Task:
The data below holds the lines to copy: everything from the line containing "Continue the three.js" to the line containing "return body_points(angle, at)", both ends included, set down exactly.

Records for this task:
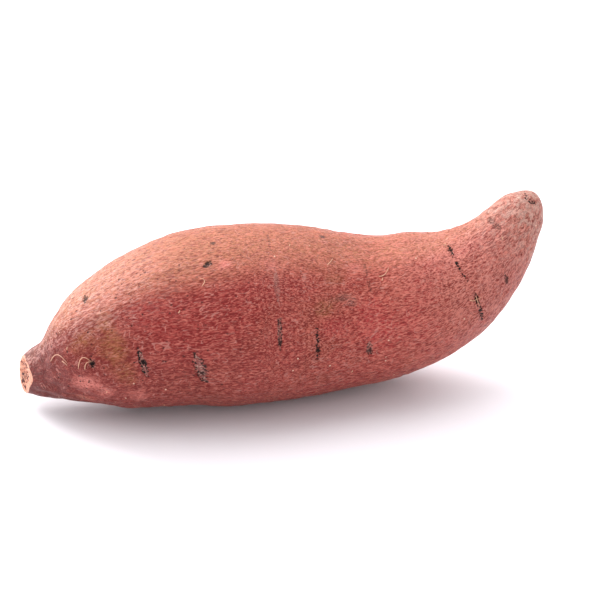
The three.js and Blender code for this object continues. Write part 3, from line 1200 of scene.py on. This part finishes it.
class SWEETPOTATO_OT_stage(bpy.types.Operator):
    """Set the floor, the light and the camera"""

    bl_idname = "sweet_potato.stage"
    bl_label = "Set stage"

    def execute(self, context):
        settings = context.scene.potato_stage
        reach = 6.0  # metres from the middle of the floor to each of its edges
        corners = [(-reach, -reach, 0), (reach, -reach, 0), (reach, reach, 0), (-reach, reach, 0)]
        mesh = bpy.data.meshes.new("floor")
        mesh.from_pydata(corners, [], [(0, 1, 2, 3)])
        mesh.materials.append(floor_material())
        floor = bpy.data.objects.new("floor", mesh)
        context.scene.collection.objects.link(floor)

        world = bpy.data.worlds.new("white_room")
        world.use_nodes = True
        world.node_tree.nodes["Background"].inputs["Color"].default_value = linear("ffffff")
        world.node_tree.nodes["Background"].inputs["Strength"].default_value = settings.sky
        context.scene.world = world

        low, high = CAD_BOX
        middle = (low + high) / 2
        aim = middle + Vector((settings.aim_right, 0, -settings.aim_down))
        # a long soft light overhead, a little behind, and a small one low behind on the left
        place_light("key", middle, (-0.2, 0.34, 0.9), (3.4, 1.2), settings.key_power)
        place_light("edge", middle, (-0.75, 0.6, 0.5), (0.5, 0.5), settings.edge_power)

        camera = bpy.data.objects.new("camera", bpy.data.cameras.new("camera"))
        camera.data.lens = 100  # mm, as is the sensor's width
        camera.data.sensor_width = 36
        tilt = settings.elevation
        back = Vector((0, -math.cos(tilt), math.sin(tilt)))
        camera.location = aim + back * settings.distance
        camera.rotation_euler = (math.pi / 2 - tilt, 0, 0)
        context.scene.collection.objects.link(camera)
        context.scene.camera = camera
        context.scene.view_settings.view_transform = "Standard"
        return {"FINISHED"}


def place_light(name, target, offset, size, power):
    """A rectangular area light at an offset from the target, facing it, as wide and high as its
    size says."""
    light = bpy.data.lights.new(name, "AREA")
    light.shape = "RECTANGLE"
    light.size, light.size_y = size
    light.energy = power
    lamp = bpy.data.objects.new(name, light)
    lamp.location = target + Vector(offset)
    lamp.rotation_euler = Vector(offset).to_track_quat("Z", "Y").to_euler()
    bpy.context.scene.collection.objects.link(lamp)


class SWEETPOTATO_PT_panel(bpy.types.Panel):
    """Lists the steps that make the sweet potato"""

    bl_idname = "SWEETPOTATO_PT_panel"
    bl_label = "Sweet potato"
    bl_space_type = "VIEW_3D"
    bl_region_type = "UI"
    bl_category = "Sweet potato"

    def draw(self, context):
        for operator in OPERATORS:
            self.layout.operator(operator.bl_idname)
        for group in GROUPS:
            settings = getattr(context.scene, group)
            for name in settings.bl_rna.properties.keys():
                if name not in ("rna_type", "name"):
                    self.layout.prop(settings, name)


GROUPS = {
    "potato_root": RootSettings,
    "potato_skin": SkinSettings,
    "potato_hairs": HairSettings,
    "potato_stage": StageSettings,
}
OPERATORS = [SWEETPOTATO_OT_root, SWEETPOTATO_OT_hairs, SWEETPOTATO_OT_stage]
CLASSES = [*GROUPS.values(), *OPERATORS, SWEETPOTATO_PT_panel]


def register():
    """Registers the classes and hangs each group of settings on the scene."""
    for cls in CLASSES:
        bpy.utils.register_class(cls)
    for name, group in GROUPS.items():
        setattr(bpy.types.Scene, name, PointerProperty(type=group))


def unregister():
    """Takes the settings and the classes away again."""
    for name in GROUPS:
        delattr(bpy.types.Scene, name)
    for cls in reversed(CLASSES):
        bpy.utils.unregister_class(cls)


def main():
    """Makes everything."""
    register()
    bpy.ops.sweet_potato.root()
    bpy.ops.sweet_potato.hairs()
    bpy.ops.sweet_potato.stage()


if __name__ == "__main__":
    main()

--

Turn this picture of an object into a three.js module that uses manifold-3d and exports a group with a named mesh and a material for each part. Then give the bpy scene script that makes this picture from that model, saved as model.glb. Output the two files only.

---

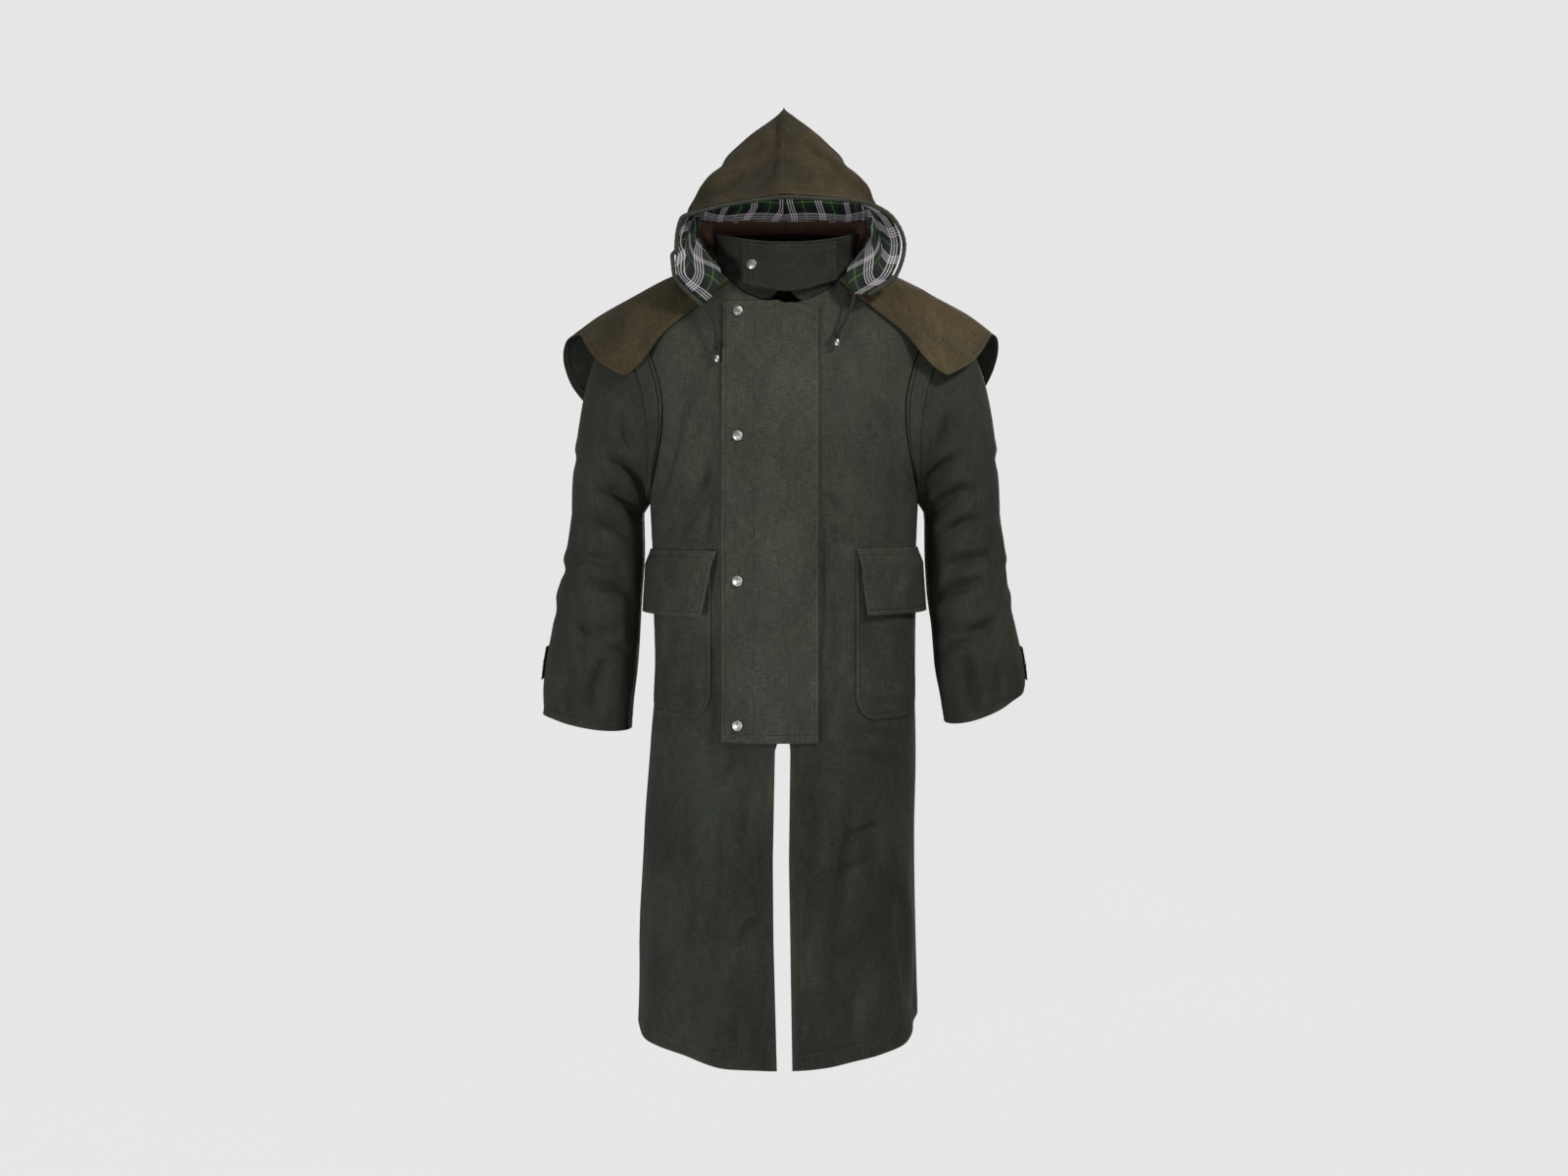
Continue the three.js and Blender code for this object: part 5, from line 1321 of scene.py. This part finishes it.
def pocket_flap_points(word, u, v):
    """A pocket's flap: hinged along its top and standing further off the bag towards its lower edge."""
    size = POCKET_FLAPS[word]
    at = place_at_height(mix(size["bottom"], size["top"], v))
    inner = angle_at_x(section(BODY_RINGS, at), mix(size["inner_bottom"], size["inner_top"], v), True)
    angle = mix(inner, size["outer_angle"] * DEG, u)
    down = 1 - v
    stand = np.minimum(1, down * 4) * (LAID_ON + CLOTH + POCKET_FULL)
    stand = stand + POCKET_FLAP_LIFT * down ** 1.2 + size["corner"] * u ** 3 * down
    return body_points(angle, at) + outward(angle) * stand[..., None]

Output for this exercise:
Continue the three.js and Blender code for this object: part 5, from line 1321 of scene.py. This part finishes it.
def pocket_flap_points(word, u, v):
    """A pocket's flap: hinged along its top and standing further off the bag towards its lower edge."""
    size = POCKET_FLAPS[word]
    at = place_at_height(mix(size["bottom"], size["top"], v))
    inner = angle_at_x(section(BODY_RINGS, at), mix(size["inner_bottom"], size["inner_top"], v), True)
    angle = mix(inner, size["outer_angle"] * DEG, u)
    down = 1 - v
    stand = np.minimum(1, down * 4) * (LAID_ON + CLOTH + POCKET_FULL)
    stand = stand + POCKET_FLAP_LIFT * down ** 1.2 + size["corner"] * u ** 3 * down
    return body_points(angle, at) + outward(angle) * stand[..., None]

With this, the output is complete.